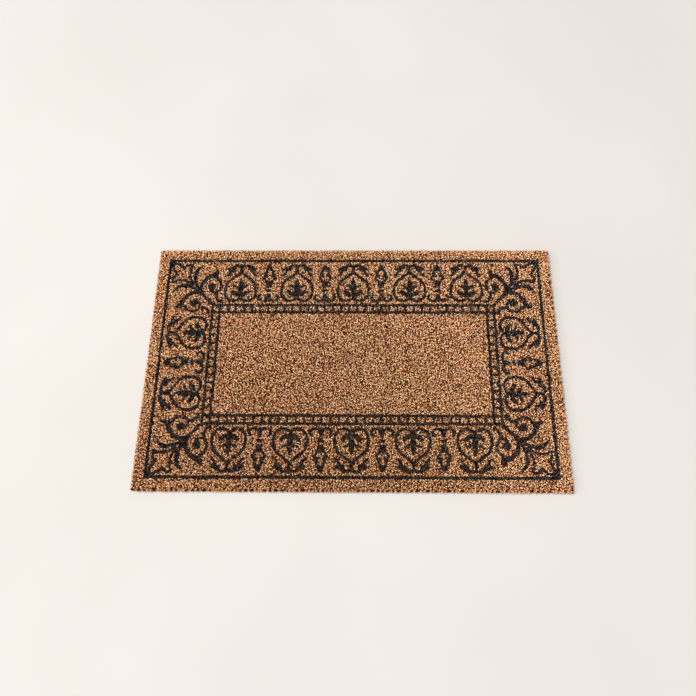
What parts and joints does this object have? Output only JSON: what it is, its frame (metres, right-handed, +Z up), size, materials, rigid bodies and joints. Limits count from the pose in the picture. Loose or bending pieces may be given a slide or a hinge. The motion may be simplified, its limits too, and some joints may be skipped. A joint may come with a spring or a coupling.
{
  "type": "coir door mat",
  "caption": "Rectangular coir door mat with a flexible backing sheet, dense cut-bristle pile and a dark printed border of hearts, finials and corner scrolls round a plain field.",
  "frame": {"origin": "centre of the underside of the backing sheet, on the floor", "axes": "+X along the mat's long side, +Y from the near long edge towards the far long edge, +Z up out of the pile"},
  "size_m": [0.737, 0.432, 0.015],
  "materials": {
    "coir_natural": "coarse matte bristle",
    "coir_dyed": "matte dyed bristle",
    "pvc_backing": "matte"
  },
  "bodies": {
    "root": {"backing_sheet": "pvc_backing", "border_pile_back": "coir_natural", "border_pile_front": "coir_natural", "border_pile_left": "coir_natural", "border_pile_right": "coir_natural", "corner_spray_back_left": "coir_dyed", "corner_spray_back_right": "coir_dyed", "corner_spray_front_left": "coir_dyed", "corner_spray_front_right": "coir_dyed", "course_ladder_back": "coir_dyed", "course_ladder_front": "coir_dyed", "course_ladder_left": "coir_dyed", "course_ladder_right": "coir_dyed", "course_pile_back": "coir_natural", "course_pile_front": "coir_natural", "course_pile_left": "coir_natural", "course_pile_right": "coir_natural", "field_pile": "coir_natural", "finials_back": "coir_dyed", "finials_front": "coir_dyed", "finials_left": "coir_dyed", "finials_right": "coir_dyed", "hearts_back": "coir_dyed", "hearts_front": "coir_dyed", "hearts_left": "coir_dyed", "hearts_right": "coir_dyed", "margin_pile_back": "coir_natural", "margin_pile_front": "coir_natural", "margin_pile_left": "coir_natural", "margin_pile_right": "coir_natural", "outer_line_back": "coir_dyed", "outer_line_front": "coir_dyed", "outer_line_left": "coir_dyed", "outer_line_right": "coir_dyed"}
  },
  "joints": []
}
****************************************
**TASK DETAILS**
Copy down the material exactly as written.

**WRITTEN RESPONSE**
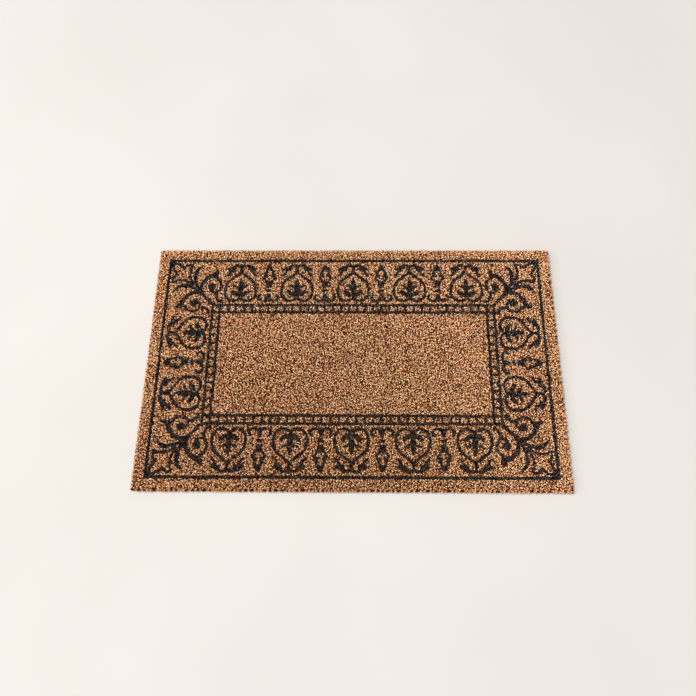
What parts and joints does this object have? Output only JSON: what it is, its frame (metres, right-handed, +Z up), size, materials, rigid bodies and joints. Limits count from the pose in the picture. Loose or bending pieces may be given a slide or a hinge. The motion may be simplified, its limits too, and some joints may be skipped. A joint may come with a spring or a coupling.
{
  "type": "coir door mat",
  "caption": "Rectangular coir door mat with a flexible backing sheet, dense cut-bristle pile and a dark printed border of hearts, finials and corner scrolls round a plain field.",
  "frame": {"origin": "centre of the underside of the backing sheet, on the floor", "axes": "+X along the mat's long side, +Y from the near long edge towards the far long edge, +Z up out of the pile"},
  "size_m": [0.737, 0.432, 0.015],
  "materials": {
    "coir_natural": "coarse matte bristle",
    "coir_dyed": "matte dyed bristle",
    "pvc_backing": "matte"
  },
  "bodies": {
    "root": {"backing_sheet": "pvc_backing", "border_pile_back": "coir_natural", "border_pile_front": "coir_natural", "border_pile_left": "coir_natural", "border_pile_right": "coir_natural", "corner_spray_back_left": "coir_dyed", "corner_spray_back_right": "coir_dyed", "corner_spray_front_left": "coir_dyed", "corner_spray_front_right": "coir_dyed", "course_ladder_back": "coir_dyed", "course_ladder_front": "coir_dyed", "course_ladder_left": "coir_dyed", "course_ladder_right": "coir_dyed", "course_pile_back": "coir_natural", "course_pile_front": "coir_natural", "course_pile_left": "coir_natural", "course_pile_right": "coir_natural", "field_pile": "coir_natural", "finials_back": "coir_dyed", "finials_front": "coir_dyed", "finials_left": "coir_dyed", "finials_right": "coir_dyed", "hearts_back": "coir_dyed", "hearts_front": "coir_dyed", "hearts_left": "coir_dyed", "hearts_right": "coir_dyed", "margin_pile_back": "coir_natural", "margin_pile_front": "coir_natural", "margin_pile_left": "coir_natural", "margin_pile_right": "coir_natural", "outer_line_back": "coir_dyed", "outer_line_front": "coir_dyed", "outer_line_left": "coir_dyed", "outer_line_right": "coir_dyed"}
  },
  "joints": []
}